Grave of the Toll Road Dog
Before 2009, along busy US Hwy 36 there was a little razor bump in a wide, freshly mown area, sloping between the eastbound highway and the Broomfield onramp. It was the grave of Shep the Toll Road Dog.
US 36 used to be a toll road. Back in 1951, when there was no suburban sprawl or strip malls along it, the job of toll collector was a lonely one. So when a black and white mutt pup showed up to keep the collectors company, he quickly won their hearts. Over the years, he became their official mascot. Motorists would leave food and extra change to take care of him.
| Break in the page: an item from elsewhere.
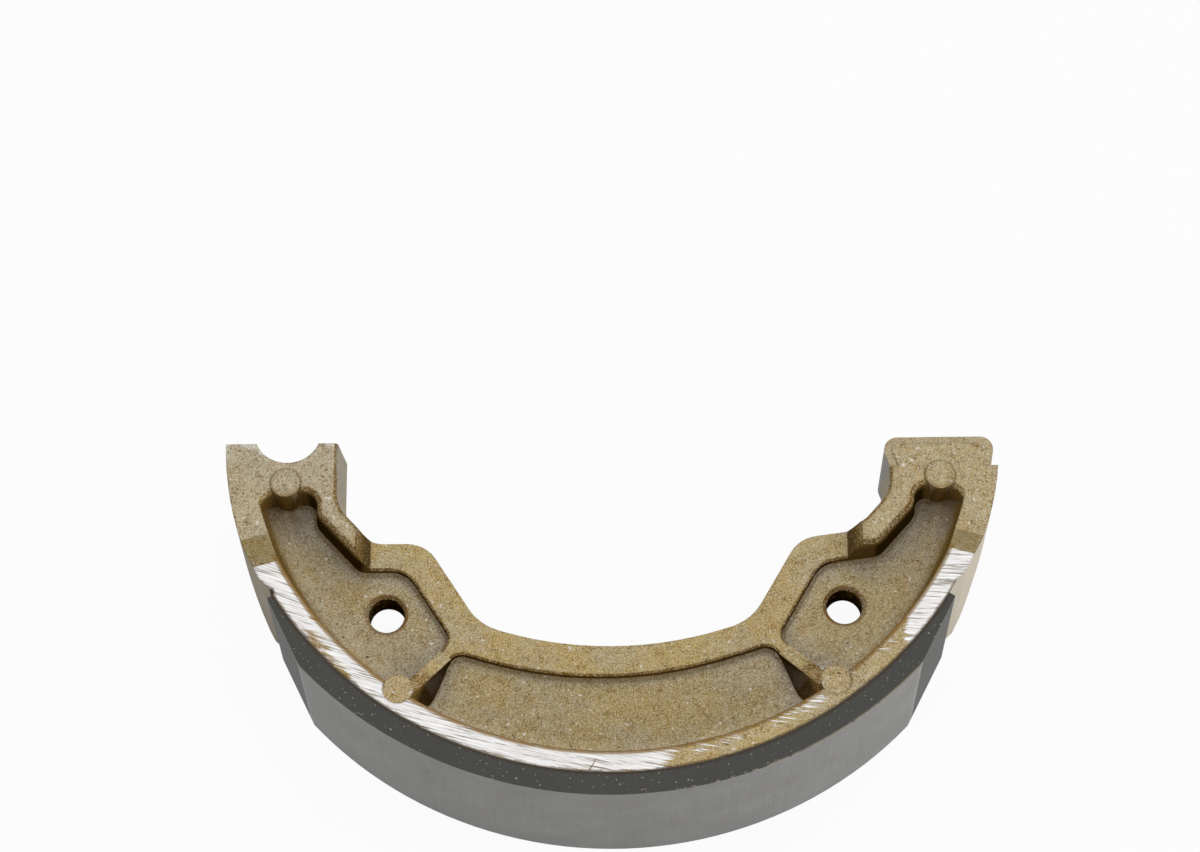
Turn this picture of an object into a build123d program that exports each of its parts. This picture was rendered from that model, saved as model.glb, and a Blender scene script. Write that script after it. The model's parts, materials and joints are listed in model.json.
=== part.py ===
from build123d import *
import math
import os

# Brake shoe for a small drum brake: a cast web and rim, a bonded lining and a steel wear plate.
# Millimetres. The origin is on the drum's axis, level with the side that the shoe lies on.
# +Z runs along the drum's axis, +X towards the cam end and -Y towards the middle of the lining.

# Friction lining
drum_radius = 65.0
lining_thickness = 3.6
shoe_width = 28.0
lining_pivot_angle = 148.3
lining_cam_angle = 32.6
lining_pivot_chamfer_angle = 10.8
lining_cam_chamfer_angle = 11.4
lining_end_thickness = 1.1

# Rim
rim_thickness = 3.4
rim_flank_rise = 0.6
rim_wall_draft = 6.5
rim_root_fillet = 5.0
rim_edge_break = 0.3
seat_pivot_angle = 149.6
seat_cam_angle = 30.2
seat_run_out_angle = 1.8

# Thicknesses, all centred on the middle of the shoe's width
web_thickness = 5.6
flange_thickness = 8.8
end_thickness = 17.2
inner_wall_draft = 6.0
arm_edge_radius = 0.8
cast_edge_break = 0.3

# Ramps from the end blocks up to the rim's side faces
ramp_tilt = 16.0
pivot_ramp_angle = 153.05
pivot_ramp_length = 7.2
cam_ramp_angle = 25.9
cam_ramp_length = 5.6

# Pivot end block and its seat for the anchor pin
end_face_y = -4.7
pivot_flank_inset = 1.0
pivot_flank_angle = 152.0
anchor_pin_radius = 5.3
anchor_seat_x = -51.2
anchor_seat_depth = 3.3

# Cam end block and its steel wear plate
cam_flank_inset = 0.85
cam_flank_angle = 17.0
plate_thickness = 1.2
plate_width = 18.45
plate_inset = 0.4
plate_leg_length = 5.0
plate_inner_lean = 1.7
plate_outer_lean = 0.9
plate_bend_radius = 2.1
plate_side_margin = 0.2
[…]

Finally, old age and arthritis took their own toll. For a time, Shep had to be carried into the booth in the mornings. And in August, 1964, he was put to sleep.
The Colorado DOT decided to officially bury Shep, and local merchants donated the fence and headstones -- there were two. The larger one says "Shep. 1950-1964. Part Shepherd. Mostly Affection." The smaller one just read "Shep. Our Pal."
The site was maintained for decades, grass cut and weeds yanked, with little American flags flapping, until highway interchange construction finally interceded. In 2009 the graves and fence were moved to the Broomfield Depot Museum grounds and reconstructed.
A portrait of Shep still hangs outside the CDOT commissioner's auditorium in Denver.